Brief => Provide the records once more, identical to the original.

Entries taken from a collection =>
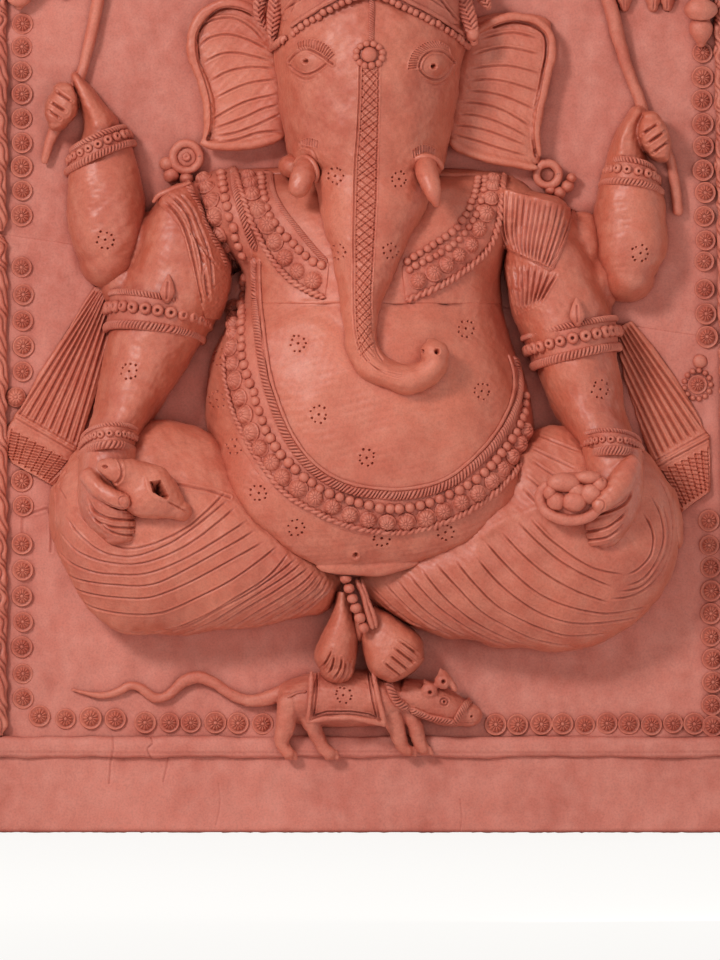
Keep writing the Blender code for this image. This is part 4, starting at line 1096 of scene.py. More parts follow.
PLEATS_LEFT = [
    [(-336, 384), (-318, 366), (-300, 350), (-280, 342), (-262, 343), (-235, 352), (-200, 372),
     (-160, 410)],
    [(-350, 378), (-335, 358), (-316, 342), (-300, 335), (-275, 332), (-250, 338), (-215, 355),
     (-158, 400)],
    [(-358, 360), (-340, 340), (-320, 330), (-300, 325), (-270, 323), (-240, 330), (-200, 350),
     (-148, 392)],
    [(-362, 340), (-345, 324), (-320, 314), (-300, 311), (-260, 311), (-230, 320), (-190, 340),
     (-135, 375)],
    [(-362, 322), (-346, 308), (-320, 301), (-290, 298), (-260, 297), (-235, 303), (-165, 340),
     (-125, 364)],
    [(-352, 302), (-338, 292), (-315, 286), (-290, 283), (-260, 282), (-240, 286), (-200, 303),
     (-115, 350)],
    [(-340, 282), (-322, 272), (-300, 266), (-275, 263), (-250, 263), (-230, 267), (-200, 280),
     (-150, 306), (-98, 345)],
    [(-300, 248), (-282, 242), (-255, 241), (-225, 245), (-190, 259), (-150, 282), (-110, 308), (-85, 337)],
    [(-236, 240), (-205, 249), (-170, 268), (-130, 290), (-98, 312), (-76, 330)],
    [(-216, 238), (-180, 252), (-150, 270), (-118, 290), (-90, 308), (-68, 326)],
    [(-196, 239), (-165, 252), (-136, 270), (-104, 289), (-80, 305), (-60, 320)],
    [(-176, 239), (-150, 249), (-122, 266), (-94, 283), (-70, 299), (-53, 316)],
    [(-160, 241), (-134, 250), (-108, 264), (-84, 278), (-62, 295), (-48, 312)],
    [(-140, 244), (-116, 252), (-92, 265), (-72, 278), (-54, 292), (-43, 308)],
    [(-118, 248), (-98, 255), (-78, 266), (-60, 279), (-46, 291), (-38, 305)],
    [(-96, 253), (-78, 260), (-62, 270), (-48, 282), (-38, 292), (-33, 302)],
]
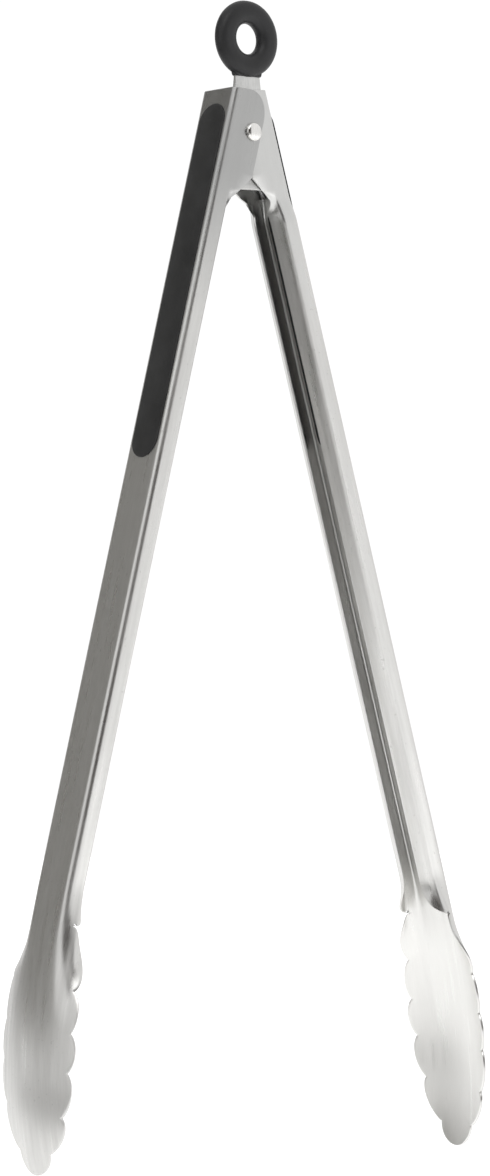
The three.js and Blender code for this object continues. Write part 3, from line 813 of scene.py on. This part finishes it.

Result of the exercise =>
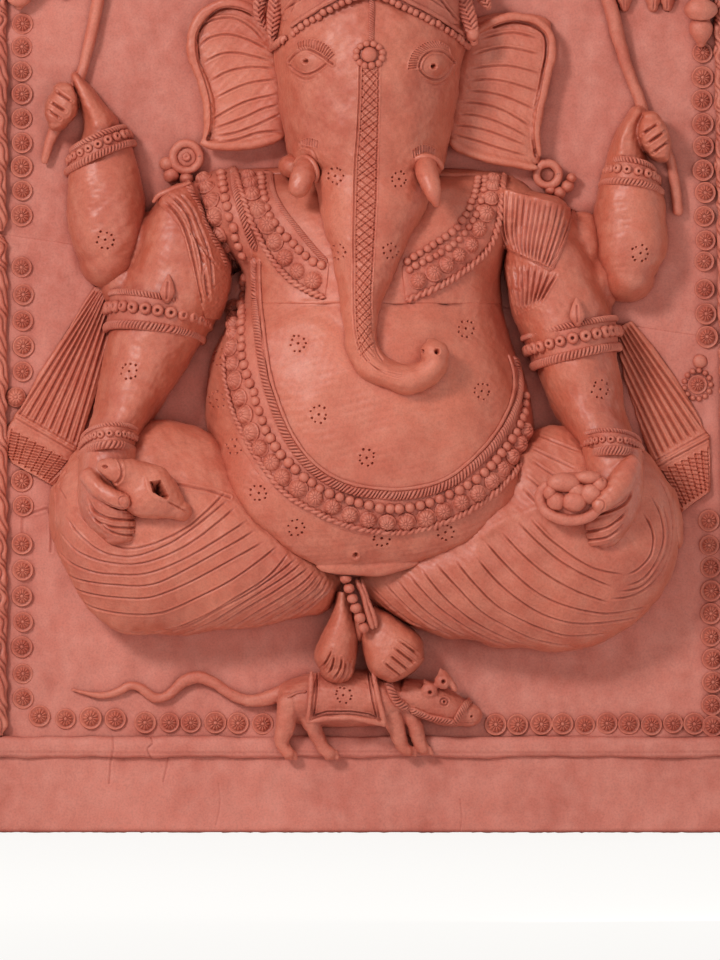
Keep writing the Blender code for this image. This is part 4, starting at line 1096 of scene.py. More parts follow.
PLEATS_LEFT = [
    [(-336, 384), (-318, 366), (-300, 350), (-280, 342), (-262, 343), (-235, 352), (-200, 372),
     (-160, 410)],
    [(-350, 378), (-335, 358), (-316, 342), (-300, 335), (-275, 332), (-250, 338), (-215, 355),
     (-158, 400)],
    [(-358, 360), (-340, 340), (-320, 330), (-300, 325), (-270, 323), (-240, 330), (-200, 350),
     (-148, 392)],
    [(-362, 340), (-345, 324), (-320, 314), (-300, 311), (-260, 311), (-230, 320), (-190, 340),
     (-135, 375)],
    [(-362, 322), (-346, 308), (-320, 301), (-290, 298), (-260, 297), (-235, 303), (-165, 340),
     (-125, 364)],
    [(-352, 302), (-338, 292), (-315, 286), (-290, 283), (-260, 282), (-240, 286), (-200, 303),
     (-115, 350)],
    [(-340, 282), (-322, 272), (-300, 266), (-275, 263), (-250, 263), (-230, 267), (-200, 280),
     (-150, 306), (-98, 345)],
    [(-300, 248), (-282, 242), (-255, 241), (-225, 245), (-190, 259), (-150, 282), (-110, 308), (-85, 337)],
    [(-236, 240), (-205, 249), (-170, 268), (-130, 290), (-98, 312), (-76, 330)],
    [(-216, 238), (-180, 252), (-150, 270), (-118, 290), (-90, 308), (-68, 326)],
    [(-196, 239), (-165, 252), (-136, 270), (-104, 289), (-80, 305), (-60, 320)],
    [(-176, 239), (-150, 249), (-122, 266), (-94, 283), (-70, 299), (-53, 316)],
    [(-160, 241), (-134, 250), (-108, 264), (-84, 278), (-62, 295), (-48, 312)],
    [(-140, 244), (-116, 252), (-92, 265), (-72, 278), (-54, 292), (-43, 308)],
    [(-118, 248), (-98, 255), (-78, 266), (-60, 279), (-46, 291), (-38, 305)],
    [(-96, 253), (-78, 260), (-62, 270), (-48, 282), (-38, 292), (-33, 302)],
]
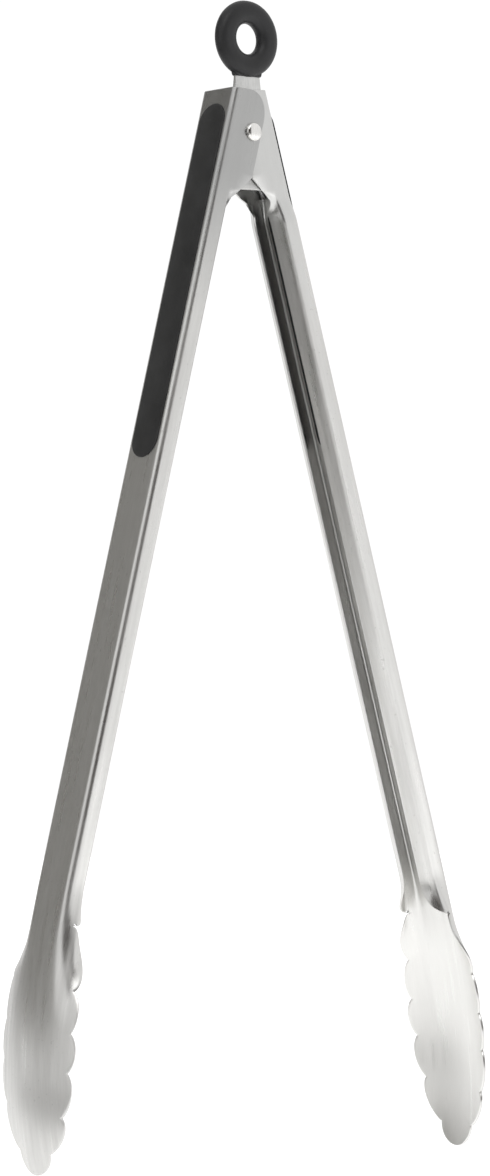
The three.js and Blender code for this object continues. Write part 3, from line 813 of scene.py on. This part finishes it.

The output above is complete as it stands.